Questionado sobre o futuro, o empresário madeirense destacou “preocupação” com a galopante onda de violência, criminalidade, assaltos e raptos.
“O crime é um problema grande e precisamos do Governo português”, salientou Alberto Santo, apelando para que o executivo de António Costa interceda junto das autoridades de Pretória em defesa dos imigrantes portugueses e lusodescendentes na África do Sul.

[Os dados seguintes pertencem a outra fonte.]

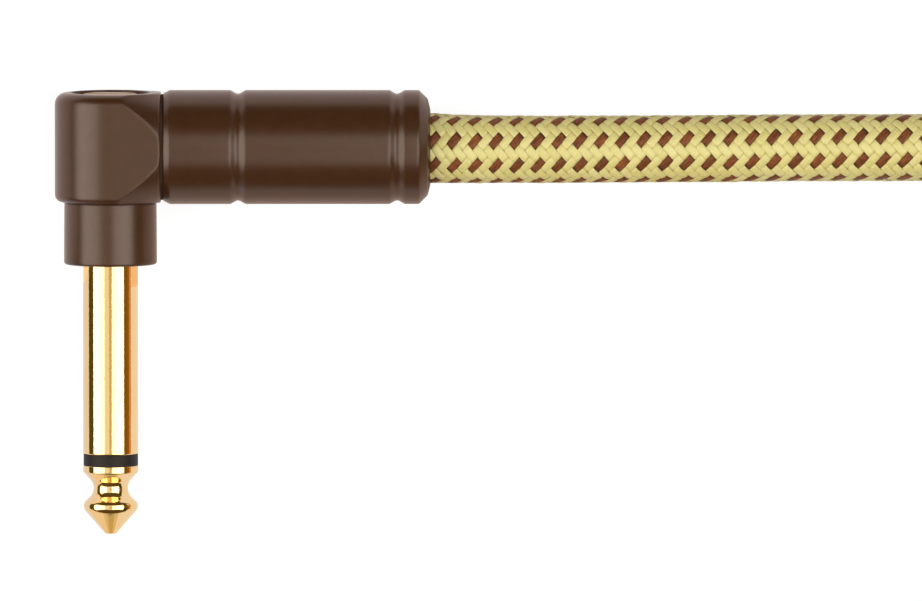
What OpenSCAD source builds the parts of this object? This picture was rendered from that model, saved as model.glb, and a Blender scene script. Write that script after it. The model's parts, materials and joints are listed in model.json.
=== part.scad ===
// Instrument cable: a braided lead with a right-angle quarter-inch plug on one end and a straight one on the
// other, coiled for storage. The angle plug lies on its side with its shaft along -Y and its barrel along +X.
// The origin is the middle of the angle plug's footprint, on the surface that everything lies on.

/* [Jack plug] */
// Diameter of the plug's shaft
shaft_d = 6.35; // [6.2:0.05:6.5]
// Length of the sleeve contact outside the shoulder
sleeve_len = 21.8; // [20:0.1:22]
// Diameter of the sleeve's shank, inside the collar and the head
shank_d = 5.9; // [5.6:0.05:6]
// Width of the black ring between sleeve and tip
ring_w = 1.3; // [0.8:0.1:1.8]
// Diameter of the black ring
ring_d = 6.25; // [6.25:0.01:6.35]
// Length of the tip's full-width land next to the ring
land_len = 0.75; // [0.5:0.05:1.2]
// Distance from the land's end to the middle of the neck
neck_run = 1.8; // [1.3:0.05:2]
// Diameter of the neck that the socket's spring drops into
neck_d = 3.8; // [3.6:0.1:4.4]
// Distance from the middle of the neck to the bulge's widest line
bulge_run = 2.1; // [1.9:0.1:2.8]
// Diameter of the tip's bulge
bulge_d = 6.25; // [6:0.05:6.3]
// Distance from the bulge's widest line to the end of the tip
nose_len = 3.25; // [3:0.05:4]
// Diameter of the flat on the end of the tip
nose_d = 1.1; // [0.6:0.1:1.6]
// Diameter of the rod that joins the tip to its solder lug
rod_d = 2.4; // [2:0.1:2.8]
// Wall of the insulating tube round the rod
rod_tube_wall = 0.75; // [0.5:0.05:0.9]
// Thickness of the insulating washer behind the sleeve
washer_t = 1; // [0.6:0.1:1.4]
// Thickness of the tip's solder lug
lug_t = 0.5; // [0.4:0.1:0.8]

/* [Angle head] */
// Thickness of the head between its flat sides
head_t = 12.7; // [12:0.1:14]
// Height of the head along the plug's axis
head_h = 12.5; // [11.5:0.1:13.5]
// Distance from the plug's axis to the head's joint face
head_reach = 5.77; // [5.5:0.01:7]
// Radius of the rim round the head's outer end
rim_top_r = 1.3; // [0.5:0.1:1.8]
// Radius of the rim next to the collar
rim_low_r = 0.8; // [0.3:0.1:1.2]
// Diameter of the turned cone at the head's joint face
cone_d = 12.9; // [12.8:0.1:13.6]
// Widening of the turned cone's radius for each millimetre away from the joint
cone_slope = 0.44; // [0.35:0.01:0.6]
// Radius of the cone's edge at the joint face
joint_edge_r = 0.3; // [0.2:0.05:0.6]
// Diameter of the collar at the shoulder
collar_d = 10.65; // [9.5:0.05:11.5]
// Narrowing of the collar's diameter towards the head
collar_draft = 0.1; // [0:0.05:0.6]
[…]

“Todos juntos, unidos, julgo que poderemos receber mais atenção do Governo sul-africano para fazerem mais pela comunidade portuguesa, pode ser madeirense ou portuguesa, porque devido aos assaltos nos negócios e os problemas que enfrentamos atualmente, os nossos filhos querem emigrar e precisamos desse apoio para ver se colocamos mais pressão no nosso Governo da África do Sul para nos apoiar”, frisou Santo.
O secretário de Estado das Comunidades Portuguesas visita a África do Sul entre hoje e sábado, na sua primeira visita oficial ao país para contactar a comunidade portuguesa.
A visita inicia-se na Cidade do Cabo, e antes de terminar em Pretória inclui deslocações a Durban, Joanesburgo e Benoni, lê-se numa nota enviada à agência Lusa.